His sentiments were shared by Ron Lancaster, a resident of Maple Ridge for more than 30 years and the father of downtown automotive business owner Mark Lancaster.

A frustrated Ron Lancaster wanted to know why city council can’t get a proper response from the province to help deal with the homeless camp.

“You have a responsibility to get the provincial government here – in front of the businesses on a regular daily basis – to experience this,” he said. “Right now, I don’t see it. You heard the businesses, they are not experiencing it. What I see is a disaster in the downtown core.”

Read said the city is sympathetic to businesses in the downtown core and has been engaged with the provincial government in hopes of getting the issue moved forward.

She said the homelessness issue is not simply about people falling out of housing, but rather mental health, addiction, and ultimately, a health care issue that falls under the province’s jurisdiction.

“This is a broad systemic failure of the provincial government to take responsibility for an issue that is firmly within their domain,” Read responded.

“And as a city council, and myself personally, we’ve stepped into it full on to try to drag resources into the problem. We’ve tried to get the attention of the federal government to demand the attention of the provincially government, and we are sitting here spinning. We ask the same questions over and over. Show us the outcomes. How many people in the province are shifting from supportive housing into next stage housing and into wellness. There are not good outcomes.”

Read said one of the troubles she has is that when she presses the government on where the funding is going to come from to tackle the issue, the response has alway been that they will simply have to divert money from other critical programs in the province.

It’s not a solution she said she’s interested in.

“They said we’re robbing Peter to pay Paul. We’re taking services from one community and putting it into your community, and my answer was, ‘Well, if you’re doing that there, then you’re going to do that to us, too.’”

Read said the reality is, cities across the province are dealing with the spike in homelessness and drug addiction, and they have their hands tied.
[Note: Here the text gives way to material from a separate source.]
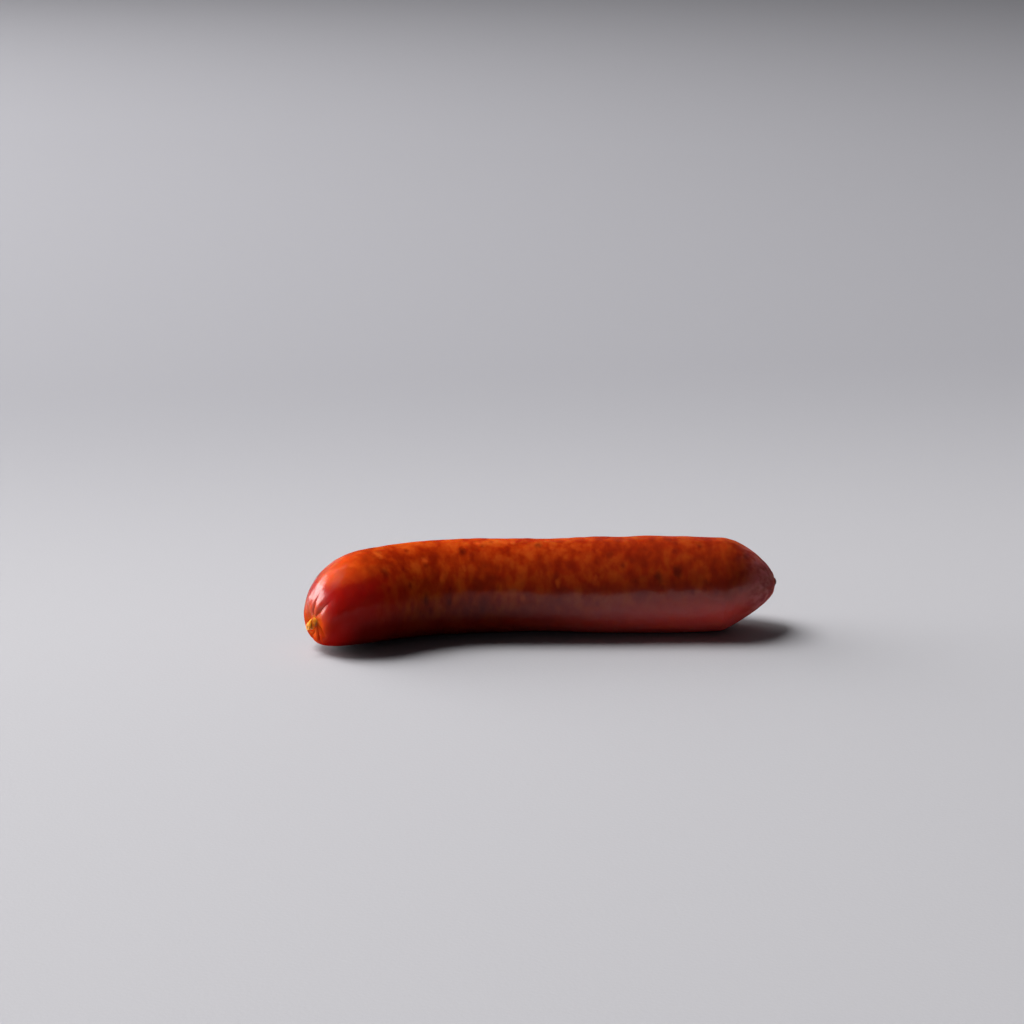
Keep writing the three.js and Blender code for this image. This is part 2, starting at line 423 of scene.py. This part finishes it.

“The problem is, this is not the level of government that actually has the money or the resources to drive the solution. It’s the provincial government.”

Read said council hoping to have an announcement on the future of the camp in the coming days and is urging patience with business owners and asking them to work with the city to find a solution.

Earlier in the day, residents at the homeless camp held a demonstration, saying the numbers provided by the region don’t reflect the actual amount of those living on the street.

Tracey Scott, who started and runs the homeless camp on 223rd Street near St. Anne Avenue, estimates the number is close to 200, not the 124 pegged by a Metro Vancouver count released earlier this year.

Of those, about 55 are at the camp. Others are turned away. There are an estimated 35 homeless youth in Maple Ridge and Pitt Meadows, according to the unofficial count.

Regardless of the actual numbers, Mark Lancaster, owner of North Fraser Automotive Repair, is taking action in to his own hands.

His business is located in direct view of the homeless camp and he told council he’s frustrated by the daily threats of violence and vandalism to his property.

He has started a petition looking for a disbandment of the homeless camp. It had more than 500 signatures as of Wednesday morning.